Problem: Only one portion of the data is to be written out: from the line bearing "reach = math.degrees(math.acos(SOLDER_REACH" through the line bearing "if empty is". Write it exactly as it appears.

— begin —

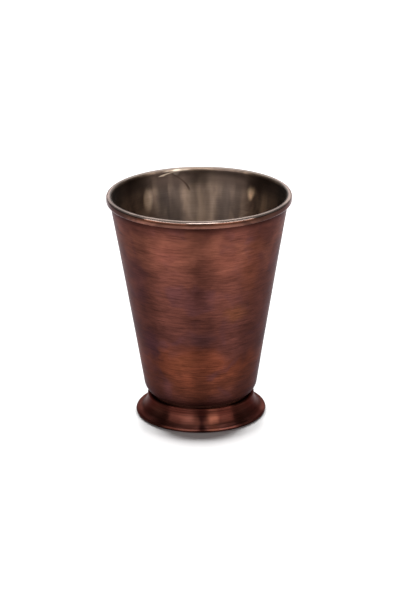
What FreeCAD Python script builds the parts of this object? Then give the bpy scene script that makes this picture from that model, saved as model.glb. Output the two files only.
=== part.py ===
import FreeCAD, Part

import math
import os

# A spun copper julep cup: a tapered beaker with a rolled lip, standing on a hollow flared foot.
# Millimetres and degrees. Z points up. The origin is on the cup's axis, on the surface it stands on.

# Cup
OVERALL_HEIGHT = 110.0       # resting surface to the crown of the lip
RIM_DIAMETER = 88.4          # across the outside of the lip
BASE_DIAMETER = 52.8         # across the outside of the wall, carried down to the floor's underside
WALL_SHEET = 0.7             # copper sheet of the wall, floor and lip
CORNER_RADIUS = 6.3          # outside bend between the floor and the wall
LINING_SHEET = 0.12          # tin over the inside

# Lip: the sheet is rolled outward round a flat-sided wire
LIP_HEIGHT = 3.8             # crown to the bottom of the roll
LIP_WIDTH = 2.6              # inside of the mouth to the outside of the roll
LIP_SEAM = 0.1               # gap left between the end of the sheet and the wall
WIRE_CLEARANCE = 0.02        # between the wire and the sheet, all round

# Foot
FOOT_HEIGHT = 10.0           # resting surface to the underside of the cup's floor
FOOT_SPREAD = 5.1            # how far the foot's edge stands out past the base, each side
FOOT_SHEET = 0.7             # copper sheet of the foot
EDGE_RADIUS = 0.9            # outside bend where the edge turns under
HEM_WIDTH = 3.0              # flat width of the turned-under hem that the cup stands on
NECK_REACH = 4.8             # outside of the foot's neck, past the flat of the cup's floor
NECK_BEND = 1.0              # outside bend between the neck and the flange
FLANGE_WIDTH = 5.0           # flat flange under the cup's floor

# Solder between the foot and the cup
SOLDER_FILM = 0.1            # between the flange and the floor
SOLDER_REACH = 2.8           # past the flat of the floor, into the groove under the bend

AXIS_UP = FreeCAD.Vector(0, 0, 1)
ORIGIN = FreeCAD.Vector(0, 0, 0)
SAME_POINT = 1e-6            # points nearer than this need no straight edge between them


def point(radius, height):
    """A point of a turned section."""
    return FreeCAD.Vector(radius, 0, height)


def arc(centre, radius, first, last):
    """An arc from one angle to another, in degrees up from outward."""
    turns = [math.radians(angle) for angle in (first, (first + last) / 2, last)]
    spots = [centre + point(radius * math.cos(turn), radius * math.sin(turn)) for turn in turns]
    return Part.Arc(*spots).toShape()


def cove(start, between, end):
    """A quarter of an ellipse. Its tangents at both ends meet at the point between them."""
    curve = Part.BezierCurve()
    curve.setPoles([start, between, end])
    curve.setWeight(2, math.sqrt(0.5))
    return curve.toShape()


def turned(outline):
    """Turn a closed section about the axis.

    The outline is a list of arcs, coves and plain points in order. Straight edges join each one to
    the next, and the last one to the first.
    """
    curves = [item for item in outline if isinstance(item, Part.Shape)]
    starts = []
    ends = []
    for item in outline:
        if isinstance(item, Part.Shape):
            starts.append(item.valueAt(item.FirstParameter))
            ends.append(item.valueAt(item.LastParameter))
        else:
            starts.append(item)
            ends.append(item)
    runs = zip(ends, starts[1:] + starts[:1])
    straights = [Part.LineSegment(a, b).toShape() for a, b in runs if (a - b).Length > SAME_POINT]
    wire = Part.Wire(Part.__sortEdges__(curves + straights))
    return Part.Face(wire).revolve(ORIGIN, AXIS_UP, 360)


# Section of the cup, worked out from the sizes above
lip_bottom = OVERALL_HEIGHT - LIP_HEIGHT
lip_round = LIP_WIDTH / 2
lip_inside = lip_round - WALL_SHEET
mouth_radius = RIM_DIAMETER / 2 - LIP_WIDTH
upper_round = point(RIM_DIAMETER / 2 - lip_round, OVERALL_HEIGHT - lip_round)
lower_round = point(RIM_DIAMETER / 2 - lip_round, lip_bottom + lip_round)

base_radius = BASE_DIAMETER / 2
wall_rise = lip_bottom - FOOT_HEIGHT
wall_spread = mouth_radius - base_radius
wall_lean = math.degrees(
    math.atan2(wall_spread, wall_rise) + math.asin(WALL_SHEET / math.hypot(wall_spread, wall_rise))
)
half_lean = math.tan(math.radians(wall_lean / 2))
floor_flat = base_radius - CORNER_RADIUS * math.tan(math.radians((90 - wall_lean) / 2))
corner = point(floor_flat, FOOT_HEIGHT + CORNER_RADIUS)      # centre of the bend
inner_bend = CORNER_RADIUS - WALL_SHEET


def cup_shell():
    """Wall, floor and rolled lip, spun from one sheet."""
    past_bottom = math.degrees(math.asin((lip_inside - LIP_SEAM) / lip_round))
    curl_end = -90 - past_bottom
    return turned([
        point(0, FOOT_HEIGHT),
        arc(corner, CORNER_RADIUS, -90, -wall_lean),
        point(mouth_radius + WALL_SHEET, lip_bottom - WALL_SHEET * half_lean),
        arc(upper_round, lip_inside, 180, 0),
        arc(lower_round, lip_inside, 0, curl_end),
        arc(lower_round, lip_round, curl_end, 0),
        arc(upper_round, lip_round, 0, 180),
        point(mouth_radius, lip_bottom),
        arc(corner, inner_bend, -wall_lean, -90),
        point(0, FOOT_HEIGHT + WALL_SHEET),
    ])


def inner_lining():
    """Tin over the whole inside, ending just inside the crown, where its face is level with it."""
    face_round = lip_round + LINING_SHEET
    crown_edge = 180 - math.degrees(math.asin(lip_round / face_round))
    return turned([
        point(0, FOOT_HEIGHT + WALL_SHEET),
        arc(corner, inner_bend, -90, -wall_lean),
        point(mouth_radius, lip_bottom),
        arc(upper_round, lip_round, 180, crown_edge),
        arc(upper_round, face_round, crown_edge, 180),
        point(mouth_radius - LINING_SHEET, lip_bottom + LINING_SHEET * half_lean),
        arc(corner, inner_bend - LINING_SHEET, -wall_lean, -90),
        point(0, FOOT_HEIGHT + WALL_SHEET + LINING_SHEET),
    ])


def rim_wire():
    """Flat-sided wire that the lip is rolled round."""
    wire_round = lip_inside - WIRE_CLEARANCE
    return turned([
        arc(upper_round, wire_round, 0, 180),
        arc(lower_round, wire_round, 180, 360),
    ])


# Section of the foot
flange_top = FOOT_HEIGHT - SOLDER_FILM
neck_outside = floor_flat + NECK_REACH
neck = point(neck_outside - NECK_BEND, flange_top - NECK_BEND)            # centre of the bend
edge = point(base_radius + FOOT_SPREAD - EDGE_RADIUS, EDGE_RADIUS)        # centre of the bend
flange_inner_radius = neck.x - FLANGE_WIDTH


def foot_side(inward):
    """The foot's concave side, moved in by a distance: level at the brim, upright at the neck."""
    brim = point(edge.x, 2 * EDGE_RADIUS - inward)
    top = point(neck_outside - inward, neck.z)
    return [brim, point(top.x, brim.z), top]


def foot():
    """Hollow flared foot, with a flange on top and a hem turned under its edge."""
    hem_inner_radius = edge.x - HEM_WIDTH
    return turned([
        point(hem_inner_radius, 0),
        arc(edge, EDGE_RADIUS, -90, 90),
        cove(*foot_side(0)),
        arc(neck, NECK_BEND, 0, 90),
        point(flange_inner_radius, flange_top),
        point(flange_inner_radius, flange_top - FOOT_SHEET),
        arc(neck, NECK_BEND - FOOT_SHEET, 90, 0),
        cove(*reversed(foot_side(FOOT_SHEET))),
        arc(edge, EDGE_RADIUS - FOOT_SHEET, 90, -90),
        point(hem_inner_radius, FOOT_SHEET),
    ])


def foot_solder():
    """Solder that fills the flange's joint, and the groove under the cup's rounded corner."""
    reach = math.degrees(math.acos(SOLDER_REACH / CORNER_RADIUS))
    return turned([
        point(flange_inner_radius, flange_top),
        point(floor_flat + SOLDER_REACH, flange_top),
        arc(corner, CORNER_RADIUS, -reach, -90),
        point(flange_inner_radius, FOOT_HEIGHT),
    ])


PIECES = {
    "cup_shell": cup_shell,
    "inner_lining": inner_lining,
    "rim_wire": rim_wire,
    "foot": foot,
    "foot_solder": foot_solder,
}

os.makedirs("parts", exist_ok=True)
for name, make in PIECES.items():
    make().exportStep(f"parts/{name}.step")
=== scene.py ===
"""Looks of a spun copper julep cup: aged, hand-brushed copper outside, dull tin inside.

Everything is in metres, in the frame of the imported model: Z is up, and the cup stands on z = 0.
Patterns and marks on the metal are in millimetres and degrees. Azimuth 0 is the front of the cup,
and 90 is its right.
"""

import logging
import math
from dataclasses import dataclass, field
from enum import Enum
from typing import Callable, Sequence

import bpy
from mathutils import Euler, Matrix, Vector, noise


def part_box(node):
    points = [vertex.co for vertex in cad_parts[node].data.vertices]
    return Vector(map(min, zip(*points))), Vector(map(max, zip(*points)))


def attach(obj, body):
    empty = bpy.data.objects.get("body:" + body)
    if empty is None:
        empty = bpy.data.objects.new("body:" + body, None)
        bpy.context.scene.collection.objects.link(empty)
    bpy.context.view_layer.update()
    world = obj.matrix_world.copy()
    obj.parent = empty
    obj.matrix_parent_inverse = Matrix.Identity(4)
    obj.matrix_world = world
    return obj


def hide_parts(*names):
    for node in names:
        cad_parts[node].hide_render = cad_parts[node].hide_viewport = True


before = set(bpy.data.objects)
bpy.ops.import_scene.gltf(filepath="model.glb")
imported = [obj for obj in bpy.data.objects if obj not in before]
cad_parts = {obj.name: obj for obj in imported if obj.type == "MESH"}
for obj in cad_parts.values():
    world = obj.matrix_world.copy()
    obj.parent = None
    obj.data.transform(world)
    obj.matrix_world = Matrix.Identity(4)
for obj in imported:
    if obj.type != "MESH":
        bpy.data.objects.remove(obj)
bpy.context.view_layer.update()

log = logging.getLogger("julep_cup")

MM = 0.001
BODY = "root"
HALF_TURN = 180.0
SAME_POINT = 1e-7                                # metres, below which two points are one
COLOUR_A, COLOUR_B, COLOUR_RESULT = 6, 7, 2      # the Mix node's sockets for colours

Colour = tuple[float, float, float]
Socket = bpy.types.NodeSocket
Feed = Socket | float | Colour | list[float]
Offset = Callable[[float, Vector], Vector]


# ---- Patterns and marks ----


class Grain(Enum):
    """Which way the fine lines of a finish run, as the shares of x, y and z that its noise sees."""

    ROUND_THE_CUP = (0.06, 0.06, 1.9)
    SHORT_STROKES = (0.13, 0.13, 1.5)
    LONG_PATCHES = (0.55, 0.55, 1.2)
    UPRIGHT = (1.6, 1.6, 0.35)
    EVEN = (1.0, 1.0, 1.0)


@dataclass(frozen=True)
class Pattern:
    """Noise whose spots are about one size."""

    size: float              # of a spot, before the grain stretches it
    grain: Grain
    detail: float = 2.0      # how many finer layers there are
    rough: float = 0.5       # how strong the finer layers are
    warp: float = 0.0        # how much the spots are bent
    seed: float = 0.0        # moves the pattern, so that two of one size differ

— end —

The response:
    reach = math.degrees(math.acos(SOLDER_REACH / CORNER_RADIUS))
    return turned([
        point(flange_inner_radius, flange_top),
        point(floor_flat + SOLDER_REACH, flange_top),
        arc(corner, CORNER_RADIUS, -reach, -90),
        point(flange_inner_radius, FOOT_HEIGHT),
    ])


PIECES = {
    "cup_shell": cup_shell,
    "inner_lining": inner_lining,
    "rim_wire": rim_wire,
    "foot": foot,
    "foot_solder": foot_solder,
}

os.makedirs("parts", exist_ok=True)
for name, make in PIECES.items():
    make().exportStep(f"parts/{name}.step")
=== scene.py ===
"""Looks of a spun copper julep cup: aged, hand-brushed copper outside, dull tin inside.

Everything is in metres, in the frame of the imported model: Z is up, and the cup stands on z = 0.
Patterns and marks on the metal are in millimetres and degrees. Azimuth 0 is the front of the cup,
and 90 is its right.
"""

import logging
import math
from dataclasses import dataclass, field
from enum import Enum
from typing import Callable, Sequence

import bpy
from mathutils import Euler, Matrix, Vector, noise


def part_box(node):
    points = [vertex.co for vertex in cad_parts[node].data.vertices]
    return Vector(map(min, zip(*points))), Vector(map(max, zip(*points)))


def attach(obj, body):
    empty = bpy.data.objects.get("body:" + body)
    if empty is None:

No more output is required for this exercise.